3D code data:
* * * * *
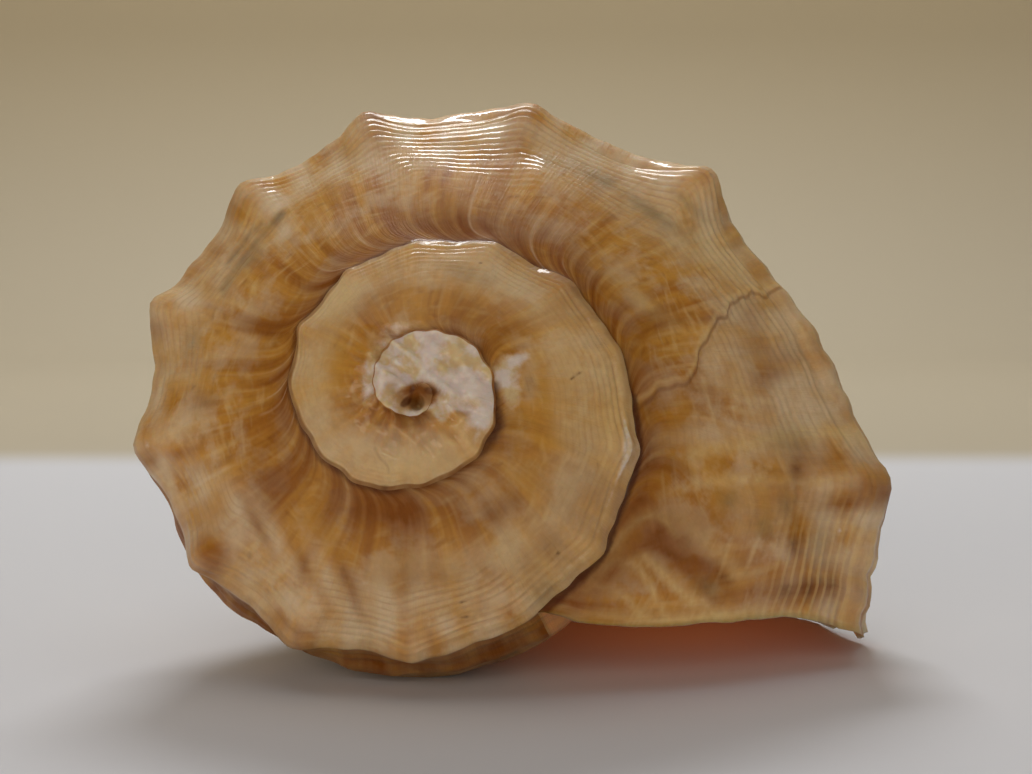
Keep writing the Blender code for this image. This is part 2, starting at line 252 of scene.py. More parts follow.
def outer_ramp(turn, share):
    """Ramp from the suture at share 0 to the shoulder at share 1, as radius, angle and depth: a slightly
    swollen slope with a channel at the suture and the fold of each knob. Only its innermost part follows the
    knobs of the whorl that it is stuck to."""
    sewn_radius, inner_depth = suture(turn)
    before = turn - (1.0 - SWEEP)
    usual = body_radius(before, SUTURE_DROP) + SEWN_KNOBS * KNOB_SHARE * shoulder_radius(before)
    inner_radius = np.where(before > FIRST_TURN, usual, 0.0)
    outer_radius, outer_depth = RAMP_END * shoulder_radius(turn), shoulder_depth(turn)
    ahead = SWEEP * (1.0 - share)**SWEEP_BEND
    wave = share + RAMP_WAVE * np.sin(2.0 * np.pi * share) - RAMP_SWELL * np.sin(np.pi * share)
    channel = SUTURE_CHANNEL * outer_radius * share * np.exp(-share / CHANNEL_SHARE) / CHANNEL_SHARE
    rise = knob(np.minimum(turn + ahead, 0.0)) * smooth((share - 1.0 + KNOB_FOLD) / KNOB_FOLD)**FOLD_POWER
    radius = inner_radius + (outer_radius - inner_radius) * share + rise
    radius = radius + (sewn_radius - inner_radius) * np.exp(-(share / SUTURE_FOLD)**2)
    depth = inner_depth + (outer_depth - inner_depth) * wave + channel - KNOB_LIFT * rise
    return radius, EDGE_START - 360.0 * (ahead + turn), depth


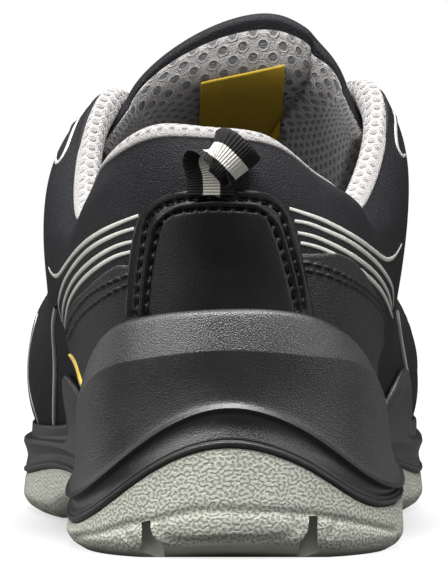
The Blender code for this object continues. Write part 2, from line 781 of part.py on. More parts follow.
def make_laces(material):
    """Bars of the lace across the throat, each lying just over the eyestay and the tongue."""
    lift = LACE_THICKNESS / 2 + FIT_GAP * 2
    bars = []
    for index, place in enumerate(np.linspace(6.05, 8.0, LACE_BARS)):
        v = np.array([0.93, 0.965, 1.0])
        lateral_u = np.full(3, place)
        medial_u = np.full(3, SECTION_COUNT - place)
        lateral = last_point(lateral_u, v) + last_normal(lateral_u, v) * lift
        medial = (last_point(medial_u, v) + last_normal(medial_u, v) * lift)[::-1]
        path = np.concatenate((lateral, bridge(place, 1.0, lift, BRIDGE_STEPS), medial))
        step = 0.05
        lateral_edge = last_point(lateral_u + step, v) - last_point(lateral_u - step, v)
        medial_edge = (last_point(medial_u - step, v) - last_point(medial_u + step, v))[::-1]
        middle = [(lateral_edge[-1] + medial_edge[0]) / 2] * (BRIDGE_STEPS - 1)
        sideways = np.concatenate((lateral_edge, middle, medial_edge))
        bars.append(sweep(f"lace_bar_{index + 1}", material, path, sideways, LACE_WIDTH, LACE_THICKNESS))
    return bars


# The pull loop's path on the heel: sideways, off the heel and height, as shares of LOOP_WIDTH.
LOOP_PATH = (
    ("sewn_end", 0.00, 0.00, 0.05),
    ("rise", 0.00, 0.00, 0.30),
    ("back", 0.03, 0.02, 0.52),
    ("crown", 0.14, 0.22, 0.78),
    ("over", 0.32, 0.58, 0.80),
    ("fall", 0.50, 0.84, 0.56),
    ("fold", 0.60, 0.84, 0.26),
    ("tuck", 0.60, 0.66, 0.04),
)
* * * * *
#### Prompt:
Print the complete listing again, exactly as it stands.

#### Task output:
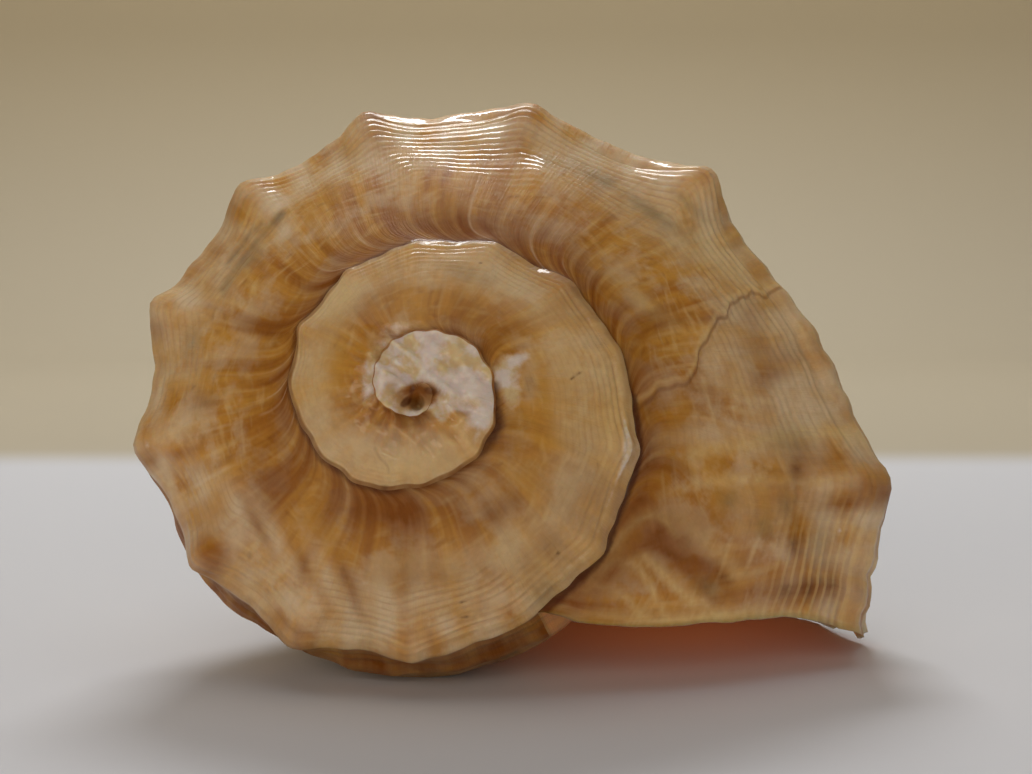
Keep writing the Blender code for this image. This is part 2, starting at line 252 of scene.py. More parts follow.
def outer_ramp(turn, share):
    """Ramp from the suture at share 0 to the shoulder at share 1, as radius, angle and depth: a slightly
    swollen slope with a channel at the suture and the fold of each knob. Only its innermost part follows the
    knobs of the whorl that it is stuck to."""
    sewn_radius, inner_depth = suture(turn)
    before = turn - (1.0 - SWEEP)
    usual = body_radius(before, SUTURE_DROP) + SEWN_KNOBS * KNOB_SHARE * shoulder_radius(before)
    inner_radius = np.where(before > FIRST_TURN, usual, 0.0)
    outer_radius, outer_depth = RAMP_END * shoulder_radius(turn), shoulder_depth(turn)
    ahead = SWEEP * (1.0 - share)**SWEEP_BEND
    wave = share + RAMP_WAVE * np.sin(2.0 * np.pi * share) - RAMP_SWELL * np.sin(np.pi * share)
    channel = SUTURE_CHANNEL * outer_radius * share * np.exp(-share / CHANNEL_SHARE) / CHANNEL_SHARE
    rise = knob(np.minimum(turn + ahead, 0.0)) * smooth((share - 1.0 + KNOB_FOLD) / KNOB_FOLD)**FOLD_POWER
    radius = inner_radius + (outer_radius - inner_radius) * share + rise
    radius = radius + (sewn_radius - inner_radius) * np.exp(-(share / SUTURE_FOLD)**2)
    depth = inner_depth + (outer_depth - inner_depth) * wave + channel - KNOB_LIFT * rise
    return radius, EDGE_START - 360.0 * (ahead + turn), depth


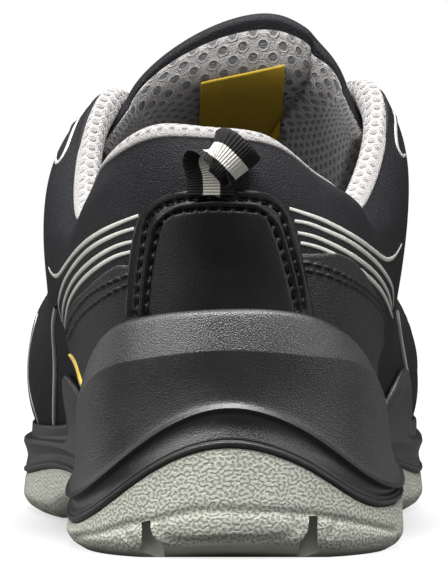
The Blender code for this object continues. Write part 2, from line 781 of part.py on. More parts follow.
def make_laces(material):
    """Bars of the lace across the throat, each lying just over the eyestay and the tongue."""
    lift = LACE_THICKNESS / 2 + FIT_GAP * 2
    bars = []
    for index, place in enumerate(np.linspace(6.05, 8.0, LACE_BARS)):
        v = np.array([0.93, 0.965, 1.0])
        lateral_u = np.full(3, place)
        medial_u = np.full(3, SECTION_COUNT - place)
        lateral = last_point(lateral_u, v) + last_normal(lateral_u, v) * lift
        medial = (last_point(medial_u, v) + last_normal(medial_u, v) * lift)[::-1]
        path = np.concatenate((lateral, bridge(place, 1.0, lift, BRIDGE_STEPS), medial))
        step = 0.05
        lateral_edge = last_point(lateral_u + step, v) - last_point(lateral_u - step, v)
        medial_edge = (last_point(medial_u - step, v) - last_point(medial_u + step, v))[::-1]
        middle = [(lateral_edge[-1] + medial_edge[0]) / 2] * (BRIDGE_STEPS - 1)
        sideways = np.concatenate((lateral_edge, middle, medial_edge))
        bars.append(sweep(f"lace_bar_{index + 1}", material, path, sideways, LACE_WIDTH, LACE_THICKNESS))
    return bars


# The pull loop's path on the heel: sideways, off the heel and height, as shares of LOOP_WIDTH.
LOOP_PATH = (
    ("sewn_end", 0.00, 0.00, 0.05),
    ("rise", 0.00, 0.00, 0.30),
    ("back", 0.03, 0.02, 0.52),
    ("crown", 0.14, 0.22, 0.78),
    ("over", 0.32, 0.58, 0.80),
    ("fall", 0.50, 0.84, 0.56),
    ("fold", 0.60, 0.84, 0.26),
    ("tuck", 0.60, 0.66, 0.04),
)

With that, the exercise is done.